== DATA SEGMENT ==

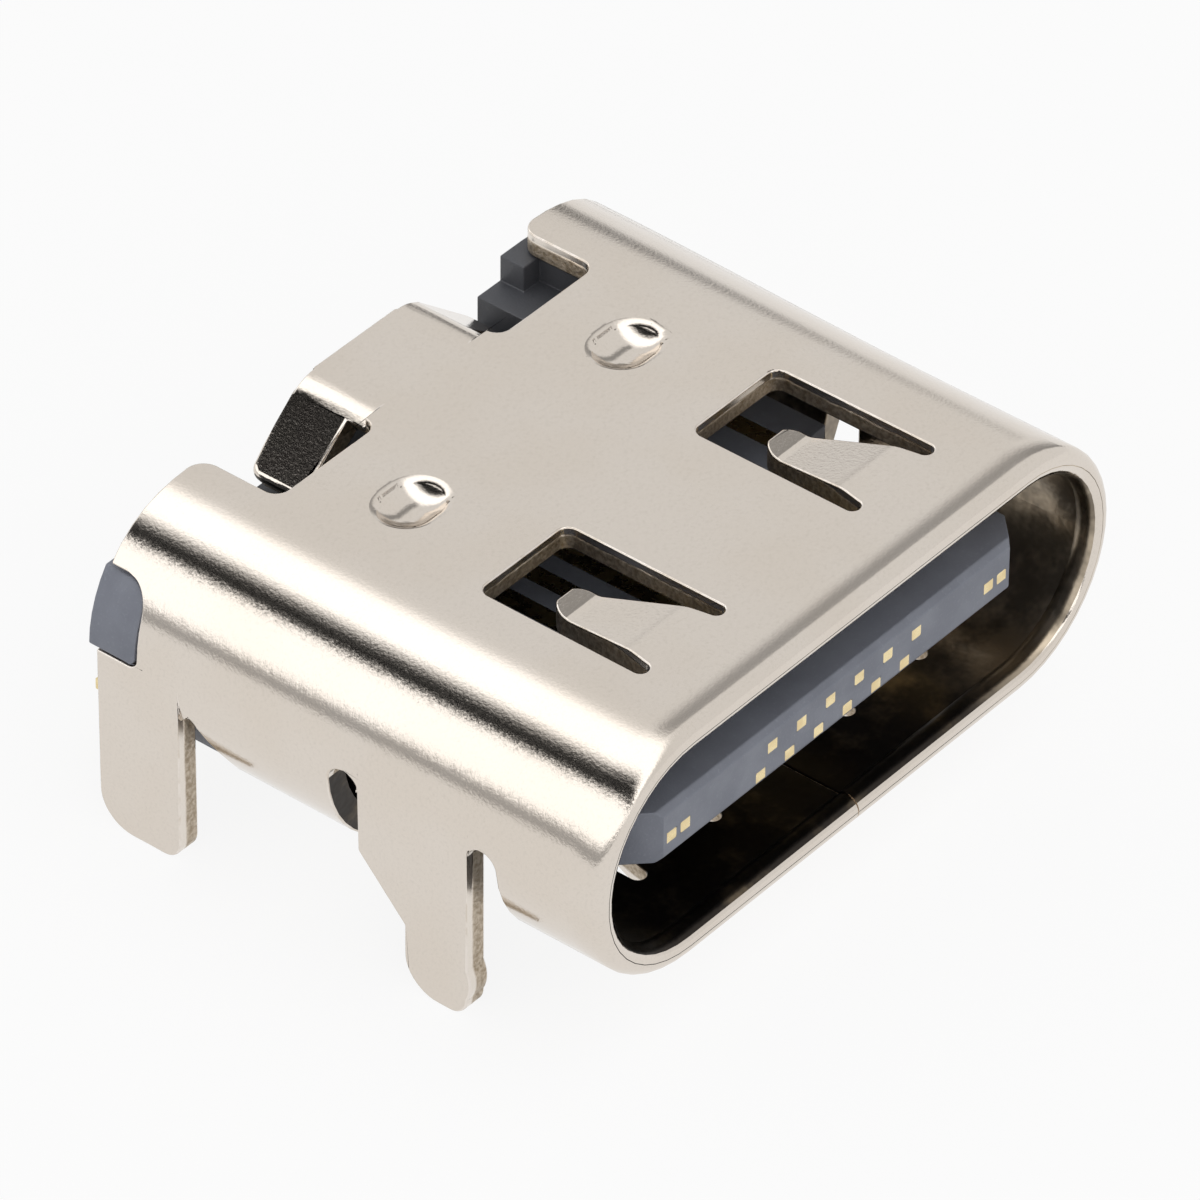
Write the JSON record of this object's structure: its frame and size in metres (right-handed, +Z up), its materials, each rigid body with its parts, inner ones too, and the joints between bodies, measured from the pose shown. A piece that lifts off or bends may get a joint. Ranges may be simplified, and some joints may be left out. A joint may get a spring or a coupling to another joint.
{
  "type": "usb-c socket",
  "caption": "Board-mount usb-c socket: folded metal shell with spring fingers and solder legs round a moulded tongue with gold contacts.",
  "frame": {"origin": "midway between the two locating pegs, on the board's top face", "axes": "+X across the mouth, -Y out of the mouth towards the plug, +Z up from the board"},
  "size_m": [0.009, 0.0079, 0.004],
  "materials": {
    "nickel_sheet": "satin nickel plate",
    "moulding": "moulded, slightly glossy",
    "carrier_plastic": "moulded",
    "plate_steel": "bare stamped steel",
    "gold_contact": "gold plate"
  },
  "bodies": {
    "root": {"shell": "nickel_sheet", "housing": "moulding", "upper_carrier": "carrier_plastic", "lower_carrier": "carrier_plastic", "mid_plate": "plate_steel", "contact_a1": "gold_contact", "contact_a4": "gold_contact", "contact_a5": "gold_contact", "contact_a6": "gold_contact", "contact_a7": "gold_contact", "contact_a8": "gold_contact", "contact_a9": "gold_contact", "contact_a12": "gold_contact", "contact_b1": "gold_contact", "contact_b4": "gold_contact", "contact_b5": "gold_contact", "contact_b6": "gold_contact", "contact_b7": "gold_contact", "contact_b8": "gold_contact", "contact_b9": "gold_contact", "contact_b12": "gold_contact"}
  },
  "joints": []
}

===

Output all of the data above without any alteration.

### TASK RESPONSE
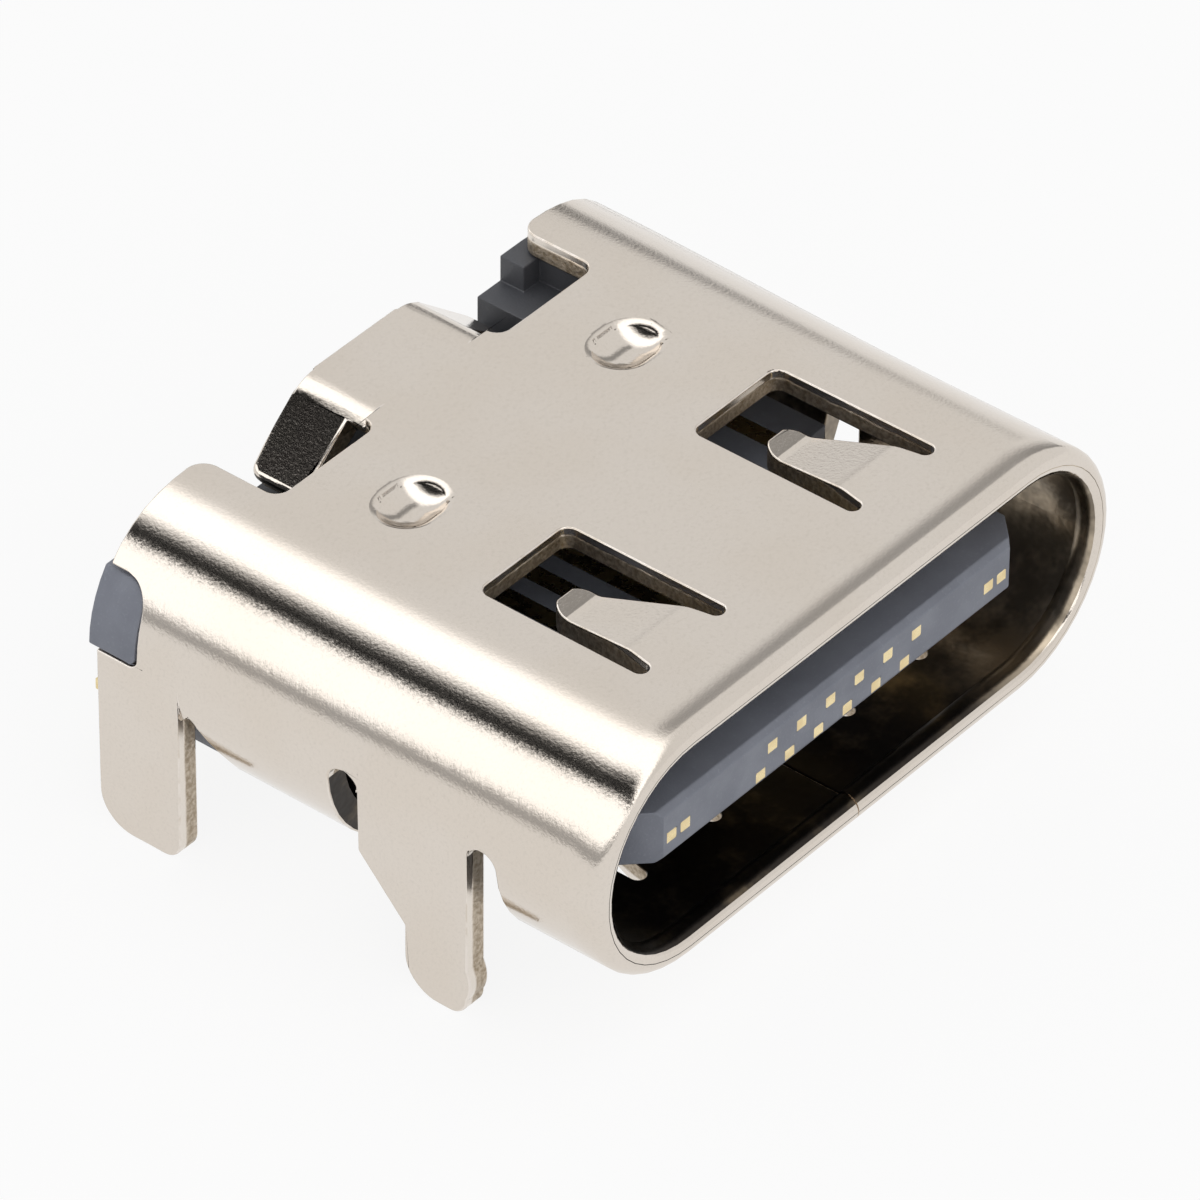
Write the JSON record of this object's structure: its frame and size in metres (right-handed, +Z up), its materials, each rigid body with its parts, inner ones too, and the joints between bodies, measured from the pose shown. A piece that lifts off or bends may get a joint. Ranges may be simplified, and some joints may be left out. A joint may get a spring or a coupling to another joint.
{
  "type": "usb-c socket",
  "caption": "Board-mount usb-c socket: folded metal shell with spring fingers and solder legs round a moulded tongue with gold contacts.",
  "frame": {"origin": "midway between the two locating pegs, on the board's top face", "axes": "+X across the mouth, -Y out of the mouth towards the plug, +Z up from the board"},
  "size_m": [0.009, 0.0079, 0.004],
  "materials": {
    "nickel_sheet": "satin nickel plate",
    "moulding": "moulded, slightly glossy",
    "carrier_plastic": "moulded",
    "plate_steel": "bare stamped steel",
    "gold_contact": "gold plate"
  },
  "bodies": {
    "root": {"shell": "nickel_sheet", "housing": "moulding", "upper_carrier": "carrier_plastic", "lower_carrier": "carrier_plastic", "mid_plate": "plate_steel", "contact_a1": "gold_contact", "contact_a4": "gold_contact", "contact_a5": "gold_contact", "contact_a6": "gold_contact", "contact_a7": "gold_contact", "contact_a8": "gold_contact", "contact_a9": "gold_contact", "contact_a12": "gold_contact", "contact_b1": "gold_contact", "contact_b4": "gold_contact", "contact_b5": "gold_contact", "contact_b6": "gold_contact", "contact_b7": "gold_contact", "contact_b8": "gold_contact", "contact_b9": "gold_contact", "contact_b12": "gold_contact"}
  },
  "joints": []
}